The fifth issue is what they say about the Conservatives’ electoral priorities. As even occasional readers of this column will know, I believe the Party should create a campaigning and governing platform that prioritises working class and lower middle class voters in provincial England. I believe they should see the broad coalition of Leave voters as their new core. Because so few Conservative commentators ever meet ordinary people, and because many view provincial England with disdain, they assume that this means some sort of ultra-right-wing, hardcore traditional approach when it means nothing of the sort. Rather, it means improving public services, above all the NHS, ensuring work pays properly and certainly more than welfare, keeping taxes as low as possible and keeping the cost of living down, making it easier to buy a house, and keeping streets safe.
This is not to say that all candidates must accept these conclusions; they and others might strongly and rationally disagree with this approach and might indeed think that all of these columns are unsophisticated rubbish. The point is that we should expect candidates that want to portray themselves as potential winners should have a clear and reasoned electoral strategy. It isn’t enough simply to say we have to appeal to young people “because they’re our future”, or that we have to appeal to people in cities “because they’re growing”.

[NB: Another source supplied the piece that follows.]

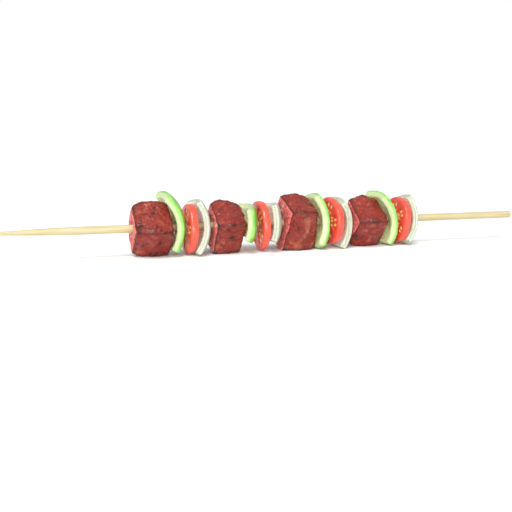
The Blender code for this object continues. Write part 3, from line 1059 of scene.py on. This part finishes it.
def pale_floor(look):
    """A plain matt floor, with the faint mottle of coated board."""
    material, tree, shader = new_material("pale board", IOR=1.45, Specular_IOR_Level=0.0, Roughness=0.8)
    place = add(tree, "TexCoord").outputs["Object"]
    mottle = add(tree, "TexNoise", {"Vector": place, "Scale": per_mm(FLOOR_MOTTLE), "Detail": 3.0})
    tint = add(
        tree, "ValToRGB", {"Fac": mottle.outputs["Fac"]}, stops=[(0.40, grey(0.985)), (0.60, grey(1.0))]
    ).outputs["Color"]
    surface = add(
        tree, "Mix", {FACTOR: 1.0, COLOUR_A: look.floor, COLOUR_B: tint}, **MULTIPLIED
    ).outputs[MIXED]
    tree.links.new(surface, shader.inputs["Base Color"])
    return material


def make_floor(look):
    """A wide plain floor."""
    bpy.ops.object.select_all(action="DESELECT")
    bpy.ops.mesh.primitive_plane_add(size=FLOOR_SIZE)
    floor = bpy.context.object
    floor.name = "floor"
    floor.data.materials.append(pale_floor(look))


def make_lights(look):
    """A soft sun, a softbox, a low front light, and a white room that the camera sees as plain white."""
    sun = bpy.data.lights.new("sun", "SUN")
    sun.energy = look.sun_strength
    sun.angle = SUN_SPREAD
    place_light(sun, (0, 0, 1), SUN_TURN)
    add_softbox("softbox", look.softbox_power, SOFTBOX_PLACE, SOFTBOX_SIZE)
    add_softbox("front_light", look.front_power, FRONT_LIGHT_PLACE, FRONT_LIGHT_SIZE)
    world = bpy.data.worlds.new("white room")
    bpy.context.scene.world = world
    world.use_nodes = True
    tree = world.node_tree
    even = tree.nodes["Background"]
    even.inputs["Strength"].default_value = look.sky_strength
    even.inputs["Color"].default_value = grey(1)
    seen = add(tree, "Background", {"Color": grey(1), "Strength": 1.0}).outputs[0]
    ray = add(tree, "LightPath").outputs["Is Camera Ray"]
    room = add(tree, "MixShader", {0: ray, 1: even.outputs[0], 2: seen}).outputs[0]
    tree.links.new(room, tree.nodes["World Output"].inputs["Surface"])


def add_softbox(name, power, place, size):
    """A rectangular light that looks at the middle of the kebab."""
    softbox = bpy.data.lights.new(name, "AREA")
    softbox.shape = "RECTANGLE"
    softbox.size, softbox.size_y = size
    softbox.energy = power
    place_light(softbox, place, (STICK_MIDDLE - Vector(place)).to_track_quat("-Z", "Y").to_euler())


def place_light(light, place, turn):
    """Adds a lamp with the given light, place and turn."""
    lamp = bpy.data.objects.new(light.name, light)
    bpy.context.scene.collection.objects.link(lamp)
    lamp.location = place
    lamp.rotation_euler = turn


def make_camera():
    """The camera at the photograph's viewing angle."""
    lens = bpy.data.cameras.new("camera")
    lens.lens = CAMERA_LENS
    lens.sensor_width = CAMERA_SENSOR
    lens.clip_start = CAMERA_NEAREST
    camera = bpy.data.objects.new("camera", lens)
    bpy.context.scene.collection.objects.link(camera)
    level = math.cos(CAMERA_ELEVATION)
    ahead = Vector(
        (math.sin(CAMERA_AZIMUTH) * level, math.cos(CAMERA_AZIMUTH) * level, -math.sin(CAMERA_ELEVATION))
    )
    camera.location = CAMERA_PLACE
    camera.rotation_euler = ahead.to_track_quat("-Z", "Y").to_euler()
    bpy.context.scene.camera = camera


class KEBAB_OT_lamb(bpy.types.Operator):
    """Dresses the four cubes of lamb"""

    bl_idname = "kebab.lamb"
    bl_label = "Lamb"

    def execute(self, context):
        look = context.scene.kebab.lamb
        material = seared_lamb(look)
        for index in SETS:
            make_lamb(index, look, material)
        return {"FINISHED"}


class KEBAB_OT_pepper(bpy.types.Operator):
    """Dresses the four pieces of green pepper"""

    bl_idname = "kebab.pepper"
    bl_label = "Green pepper"

    def execute(self, context):
        look = context.scene.kebab.pepper
        material = pepper_wall(look)
        for index in SETS:
            make_pepper(index, look, material)
        return {"FINISHED"}


class KEBAB_OT_tomato(bpy.types.Operator):
    """Dresses the four slices of tomato"""

    bl_idname = "kebab.tomato"
    bl_label = "Tomato"

    def execute(self, context):
        look = context.scene.kebab.tomato
        material = ripe_tomato(look)
        for index in SETS:
            make_tomato(index, look, material)
        return {"FINISHED"}


class KEBAB_OT_onion(bpy.types.Operator):
    """Dresses the four petals of onion"""

    bl_idname = "kebab.onion"
    bl_label = "Onion"

    def execute(self, context):
        look = context.scene.kebab.onion
        material = onion_petal(look)
        for index in SETS:
            make_onion(index, look, material)
        return {"FINISHED"}


class KEBAB_OT_stick(bpy.types.Operator):
    """Models the bamboo stick"""

    bl_idname = "kebab.stick"
    bl_label = "Stick"

    def execute(self, context):
        look = context.scene.kebab.stick
        make_stick(look, turned_bamboo(look))
        return {"FINISHED"}


class KEBAB_OT_stage(bpy.types.Operator):
    """Sets up floor, light and camera"""

    bl_idname = "kebab.stage"
    bl_label = "Stage"

    def execute(self, context):
        look = context.scene.kebab.stage
        make_floor(look)
        make_lights(look)
        make_camera()
        context.scene.view_settings.view_transform = "Standard"
        return {"FINISHED"}


OPERATORS = (KEBAB_OT_lamb, KEBAB_OT_pepper, KEBAB_OT_tomato, KEBAB_OT_onion, KEBAB_OT_stick, KEBAB_OT_stage)


class KEBAB_PT_panel(bpy.types.Panel):
    """Lists the kebab's pieces"""

    bl_idname = "KEBAB_PT_panel"
    bl_label = "Kebab"
    bl_space_type = "VIEW_3D"
    bl_region_type = "UI"
    bl_category = "Kebab"

    def draw(self, context):
        for operator in OPERATORS:
            self.layout.operator(operator.bl_idname)
            group = getattr(context.scene.kebab, operator.bl_idname.split(".")[1])
            for name in group.bl_rna.properties.keys():
                if name not in ("rna_type", "name"):
                    self.layout.prop(group, name)


CLASSES = (
    LambSettings,
    PepperSettings,
    TomatoSettings,
    OnionSettings,
    StickSettings,
    StageSettings,
    KebabSettings,
    *OPERATORS,
    KEBAB_PT_panel,
)


def register():
    """Makes the settings, operators and panel known."""
    for kind in CLASSES:
        bpy.utils.register_class(kind)
    bpy.types.Scene.kebab = PointerProperty(name="Kebab", type=KebabSettings)


def unregister():
    """Takes them away again."""
    del bpy.types.Scene.kebab
    for kind in reversed(CLASSES):
        bpy.utils.unregister_class(kind)


def main():
    """Makes the settings known, and runs the operators in order."""
    register()
    bpy.ops.kebab.lamb()
    bpy.ops.kebab.pepper()
    bpy.ops.kebab.tomato()
    bpy.ops.kebab.onion()
    bpy.ops.kebab.stick()
    bpy.ops.kebab.stage()


if __name__ == "__main__":
    main()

In summary, asking whether candidates can win demands they explain how they’d deliver Brexit in the least divisive way possible – and who they think the Party’s natural voters are. (For some more on this, check out George Trefgarne’s excellent piece on CapX and the editor’s excellent piece on this site).
There’s actually another issue to throw in at the end. Does the candidate seem ridiculous? There are some that are entering the campaign who, when their names are raised, provoke laughter (in a bad way). Members should ask around. If the candidate’s name makes people laugh (in a bad way) then it’s probably best not to vote for them.